Pío XI instituye con la encíclica Quas primas (1925) la fiesta de Cristo Rey, pues considera que será la mejor manera de alcanzar el reconocimiento público de su Realeza, dado que las fiestas litúrgicas surgen como respuesta a las necesidades históricas de la Iglesia y del pueblo cristiano y que, además, tienen una gran fuerza para difundir las verdades de la fe. «Y si ahora ordenamos a todos los católicos del mundo el culto universal de Cristo Rey, remediaremos las necesidades de la época actual y ofreceremos una eficaz medicina para la enfermedad que en nuestra época aqueja a la humanidad.
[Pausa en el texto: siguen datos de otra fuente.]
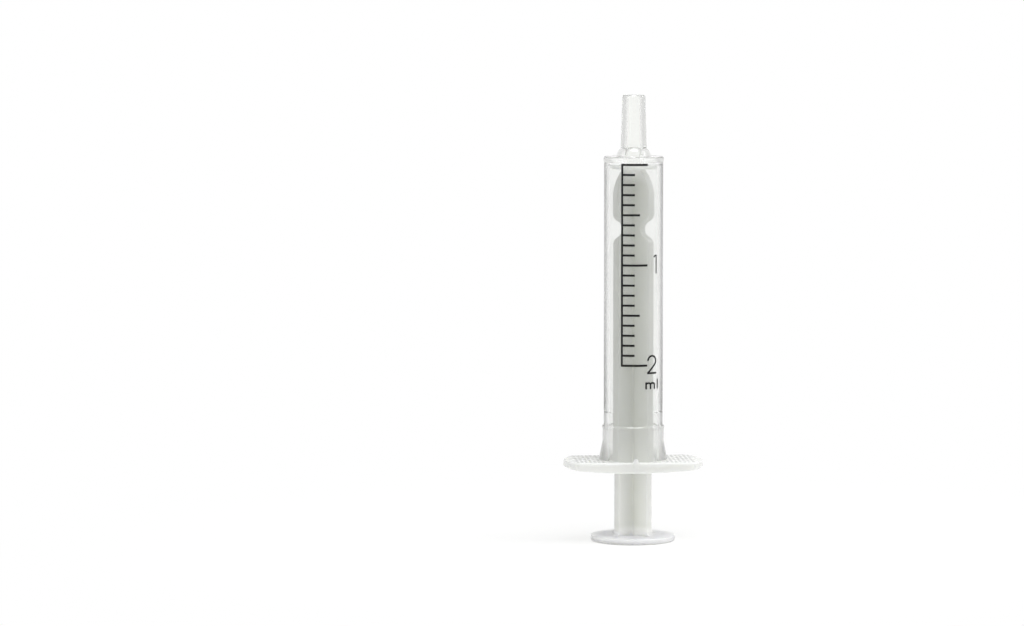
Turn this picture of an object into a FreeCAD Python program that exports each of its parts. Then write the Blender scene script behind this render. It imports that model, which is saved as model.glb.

Calificamos como enfermedad de nuestra época el llamado laicismo, sus errores y sus criminales propósitos».
Deja claro Pío XI que éste no es algo nuevo, sino incubado desde hace mucho tiempo, porque se negó primero el imperio de Cristo sobre todos los pueblos, luego se negó a la Iglesia el derecho de enseñar, legislar y regir, posteriormente se fue equiparando la religión cristiana con las demás religiones falsas y colocándola al mismo nivel, más tarde se entregó la religión a la autoridad civil y se han proclamado Estados con una religión natural o incluso ateos… tal como el propio Papa ya denunció en su encíclica Ubi arcano.
La fiesta de Cristo Rey, según espera el Pontífice, contribuirá a acelerar el retorno de la humanidad a Dios estimulando a las fuerzas católicas y servirá «para condenar y reparar de alguna manera la pública apostasía que con tanto daño de la sociedad ha provocado el laicismo». La institución de la fiesta corona el año santo de 1925 y continúa en realidad una tradición, uno de cuyos hitos principales fue la consagración del género humano al Sagrado Corazón de Jesús por León XIII en 1900. Producirá sin duda grandes frutos para la Iglesia, que tiene derecho a una plena libertad e independencia; para la sociedad civil y el Estado, «porque la Realeza de Cristo exige que todo el Estado se ajuste a los mandamientos divinos y a los principios cristianos en la labor legislativa, en la administración de la justicia y, finalmente, en la formación de las almas juveniles en la sana doctrina y en la rectitud de costumbres»; y para los individuos, porque Cristo es Rey de todo el hombre: de su inteligencia, voluntad, corazón y sentidos.
La Realeza de María
Es obligado referirse a la Realeza de María Santísima y su dimensión social, en relación con la de su divino Hijo.
En 1936 se puso la primera piedra de la catedral de Port-Said, en el Canal de Suez, que habría de estar dedicada a «María, Reina del Universo». Al año siguiente fue consagrada y, con este motivo, Pío XI envió como regalo un collar de oro y perlas y permitió añadir a las letanías lauretanas la invocación Regina mundi, ora pro nobis. El Papa era plenamente consciente del rumbo que estaba tomando la situación universal: un alejamiento creciente respecto de Dios y de los valores del Evangelio, que indudablemente conducía a una catástrofe global, cuál sería la II Guerra Mundial. Y ante esta perspectiva dramática, que él pudo ir vislumbrando a lo largo de su Pontificado, comprendió que el recurso mejor que podían tener los cristianos era afirmar la soberanía de Jesucristo sobre todas las realidades del hombre e invocar a María como intercesora segura y eficaz.
Ya desde el inicio de su gobierno al frente de la Iglesia, expresó una intención que cumplió a lo largo de todo él: «Nos place conciliarnos el amor de la Madre nutricia de Dios, a la que desde niño queremos intensamente, con esta prueba de piedad, y comenzar nuestro Pontificado bajo su protección. […] La Virgen ama a los que la aman, y nadie puede esperar confiadamente su ayuda en la muerte si en la vida no se iniciare en su amistad, ora evitando la culpa, ora haciendo algo que ceda en su honor» (Carta Petis tu quidem, 1922). Esto mismo lo recordaría unos años más tarde al señalar que «desde el inicio de nuestro Pontificado, nuestra mirada y nuestro corazón fueron puestos en la dulcísima Virgen, única esperanza de común salvación, y no hemos cesado de exhortar a los fieles, cuantas veces se ofrecía la ocasión, a que constantemente tratasen de acrecentar su culto» (Carta Apostólica Cum feliciter, 1927).